Aim
Everything from the line containing "Keep writing the" through the line containing "NICK_HEIGHT, NICK_RADIUS, NICK_EDGE" should be repeated exactly, and nothing else from the data.

Entries

----------

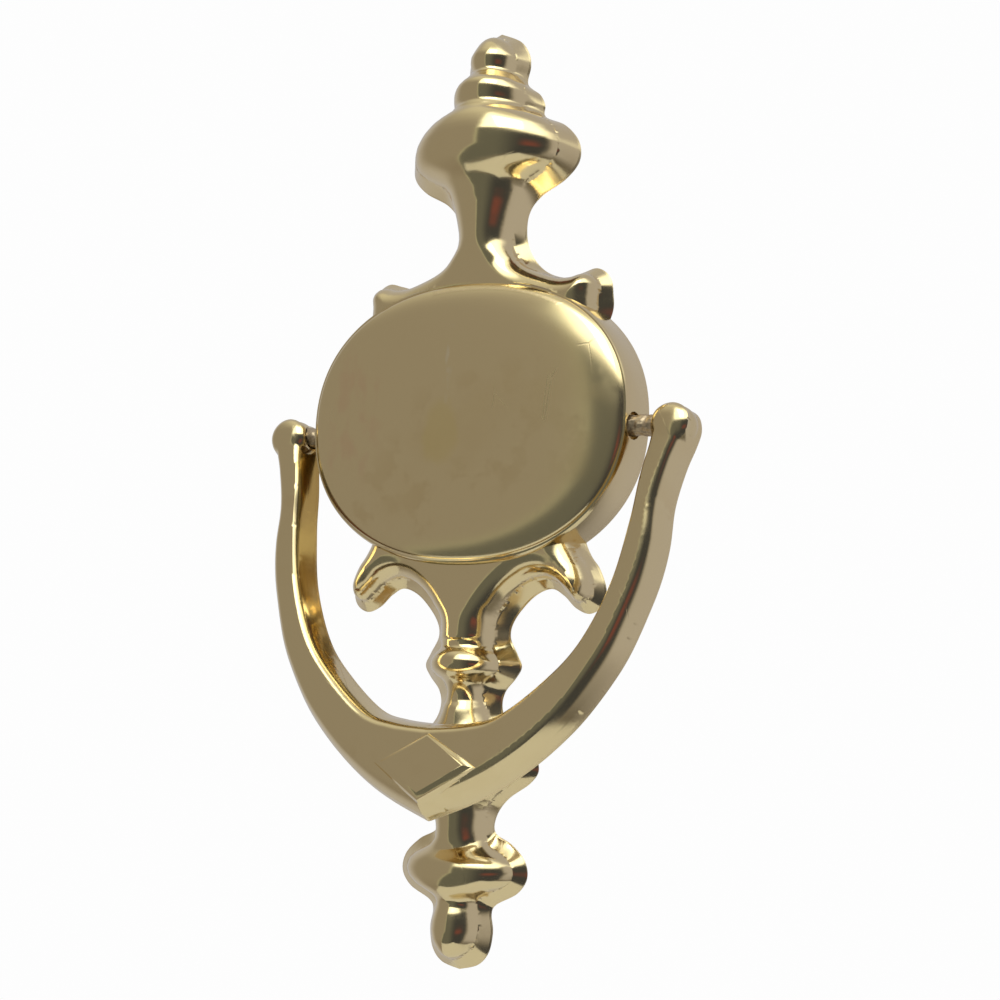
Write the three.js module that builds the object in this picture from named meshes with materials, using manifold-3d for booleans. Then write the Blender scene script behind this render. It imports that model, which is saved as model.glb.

----------

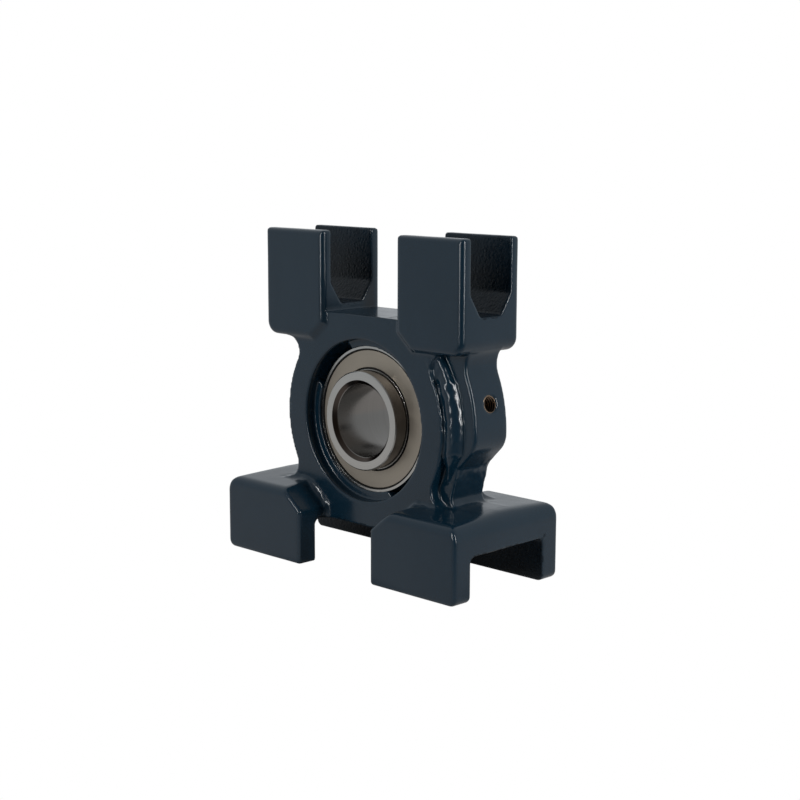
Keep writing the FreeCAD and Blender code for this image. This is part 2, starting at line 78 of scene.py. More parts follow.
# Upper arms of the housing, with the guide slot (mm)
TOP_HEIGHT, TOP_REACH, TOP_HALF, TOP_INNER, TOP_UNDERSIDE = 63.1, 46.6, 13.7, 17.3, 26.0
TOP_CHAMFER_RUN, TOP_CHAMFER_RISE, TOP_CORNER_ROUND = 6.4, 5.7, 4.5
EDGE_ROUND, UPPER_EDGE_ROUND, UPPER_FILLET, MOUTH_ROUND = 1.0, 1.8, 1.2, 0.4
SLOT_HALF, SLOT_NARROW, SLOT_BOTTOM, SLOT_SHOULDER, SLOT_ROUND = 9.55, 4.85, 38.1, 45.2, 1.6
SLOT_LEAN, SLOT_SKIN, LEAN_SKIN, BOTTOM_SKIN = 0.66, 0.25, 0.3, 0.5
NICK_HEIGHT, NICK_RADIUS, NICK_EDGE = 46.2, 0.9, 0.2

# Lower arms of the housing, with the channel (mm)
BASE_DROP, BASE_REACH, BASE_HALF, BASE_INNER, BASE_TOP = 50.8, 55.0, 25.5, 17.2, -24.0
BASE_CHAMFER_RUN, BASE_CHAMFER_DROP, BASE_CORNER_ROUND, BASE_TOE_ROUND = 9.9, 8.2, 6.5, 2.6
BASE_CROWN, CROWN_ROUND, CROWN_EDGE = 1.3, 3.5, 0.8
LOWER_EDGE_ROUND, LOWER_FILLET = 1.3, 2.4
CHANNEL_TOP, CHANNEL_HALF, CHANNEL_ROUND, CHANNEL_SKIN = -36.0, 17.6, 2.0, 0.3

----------

Response to the task
Keep writing the FreeCAD and Blender code for this image. This is part 2, starting at line 78 of scene.py. More parts follow.
# Upper arms of the housing, with the guide slot (mm)
TOP_HEIGHT, TOP_REACH, TOP_HALF, TOP_INNER, TOP_UNDERSIDE = 63.1, 46.6, 13.7, 17.3, 26.0
TOP_CHAMFER_RUN, TOP_CHAMFER_RISE, TOP_CORNER_ROUND = 6.4, 5.7, 4.5
EDGE_ROUND, UPPER_EDGE_ROUND, UPPER_FILLET, MOUTH_ROUND = 1.0, 1.8, 1.2, 0.4
SLOT_HALF, SLOT_NARROW, SLOT_BOTTOM, SLOT_SHOULDER, SLOT_ROUND = 9.55, 4.85, 38.1, 45.2, 1.6
SLOT_LEAN, SLOT_SKIN, LEAN_SKIN, BOTTOM_SKIN = 0.66, 0.25, 0.3, 0.5
NICK_HEIGHT, NICK_RADIUS, NICK_EDGE = 46.2, 0.9, 0.2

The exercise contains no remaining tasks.